When they tell you that voters are angry, how will they jive that with the fact that probably 75% of registered voters won't bother voting? Does that sound like "voter anger" to you? Sounds like its opposite, actually: the opposite of anger, like love, is indifference.

Why do some specific individuals turn out to vote, and others don't? Why do some people hold on to those ward boss palm cards and others toss them as soon as they get in the polling place? Why, in the secrecy of the polling place, do people choose one name over another? What ultimately guides a person's decision making? The reasons are as varied as the individuals themselves, and macrotrends cannot reasonably be attributed solely to ephemeral narratives. If opinion makers had that much of a grasp of what makes people vote how they do--if they could drill down to that level and read our souls--every post-election broadcast would be focused on figuring out why huge majorities of Americans voted for no one at all.
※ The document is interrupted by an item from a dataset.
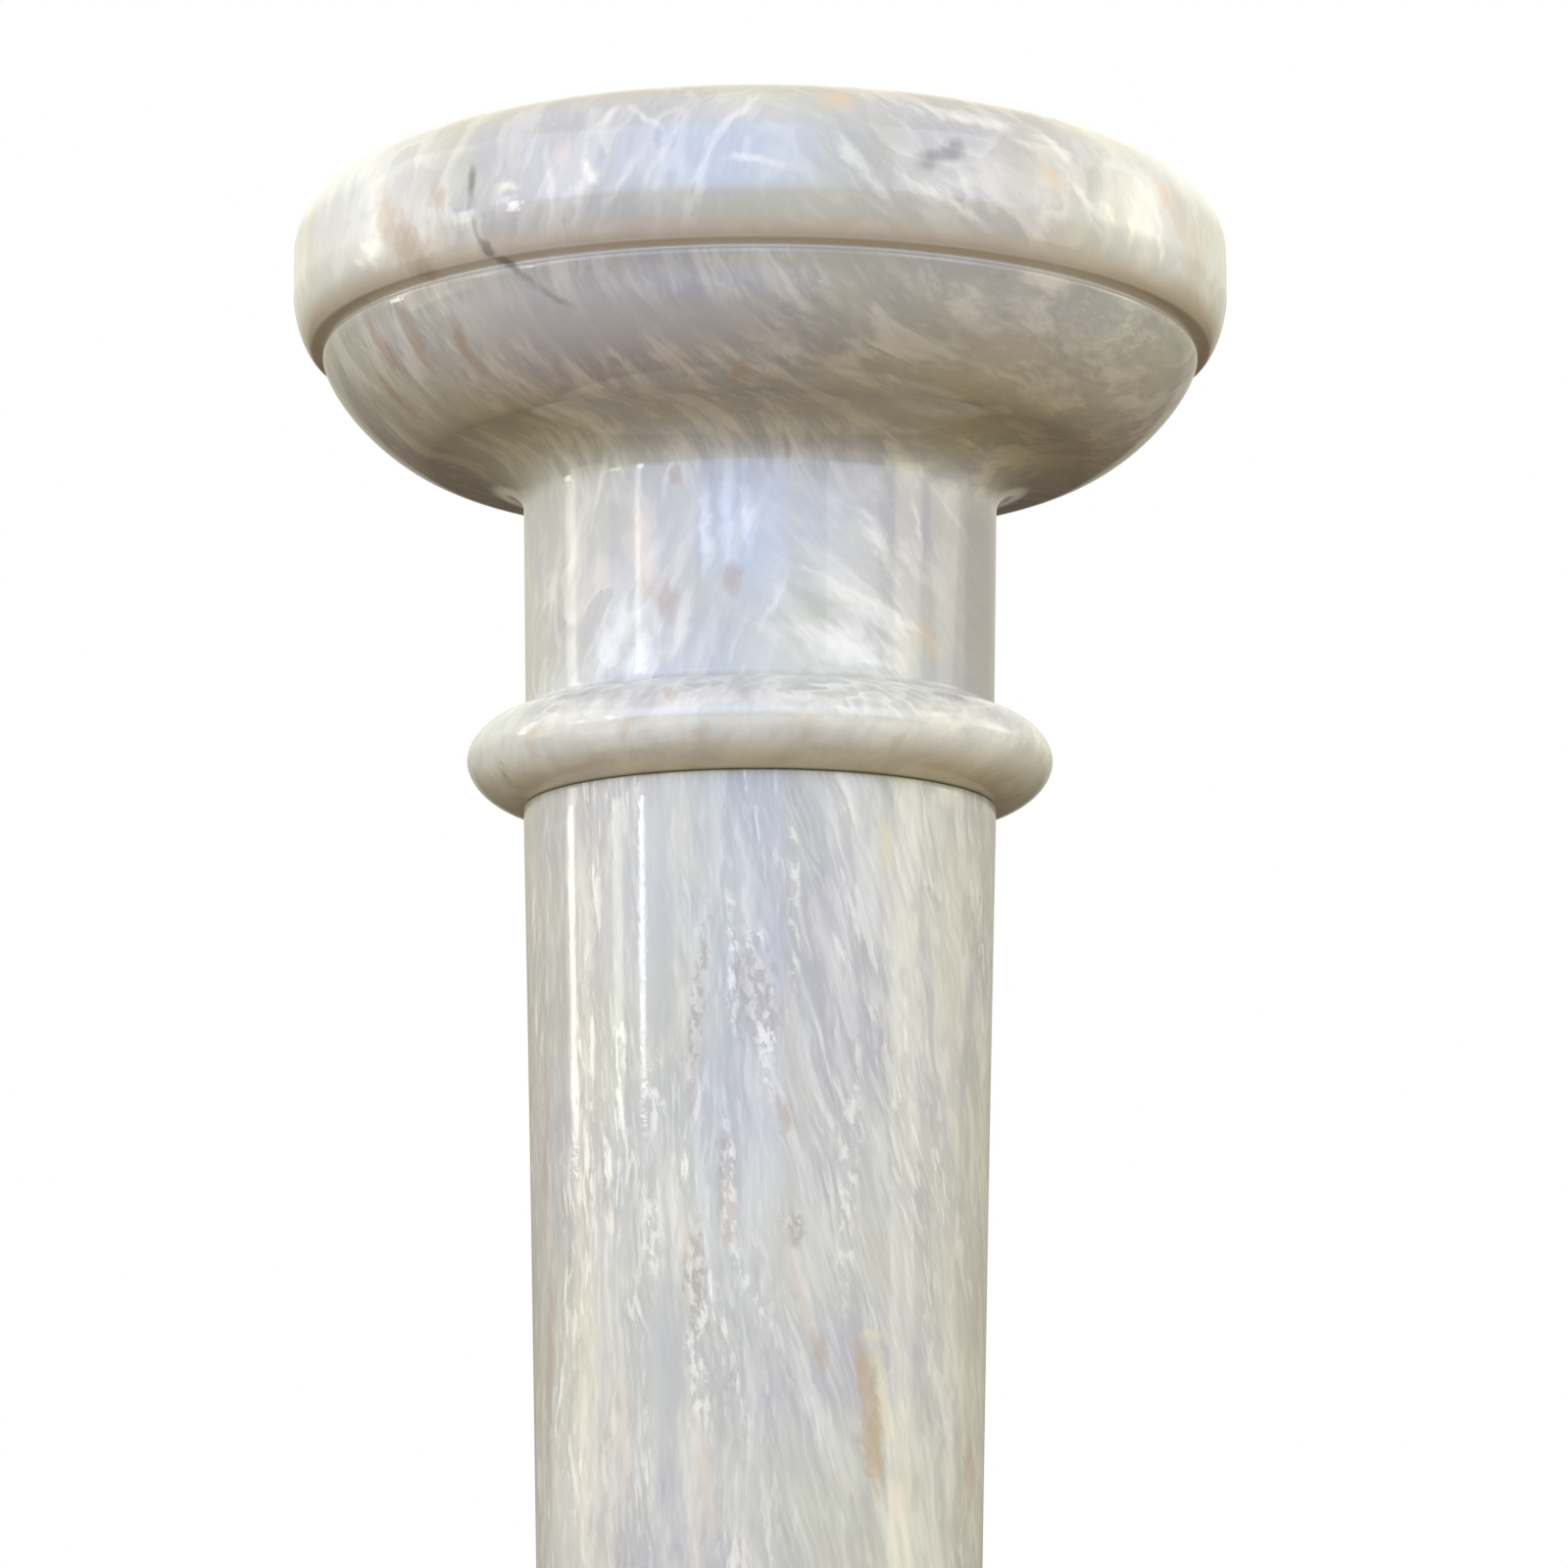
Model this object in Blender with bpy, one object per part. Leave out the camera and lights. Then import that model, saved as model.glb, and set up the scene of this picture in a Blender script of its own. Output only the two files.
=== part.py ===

This isn't to say there aren't analyses to be done of voting trends. Psephology is a legitimate field of study and trends can be analyzed at some basic level. What is problematic is the narrative being treated as material reality; that the election season stories, originating from media operations in the campaigns themselves, reflect concerns, tensions, and motivations of people, rather than public relations efforts meant to capitalize on ephemeral moods.

The dynamics that dictate how or whether people vote are deep and complex. As soon as somebody tries to tell you how a specific election has some grand implications about who we are or why we are, tune them out.

In 2006, Grover Norquist was hilariously predicting that "The Democratic Party is Toast"; in 2008, pundits were speculating as to what the party that would replace the Republicans--who, obviously, were going the way of the Whigs--would call themselves. The election opinion makers create the story then offers an interpretation of that same story, never accountable but always experts.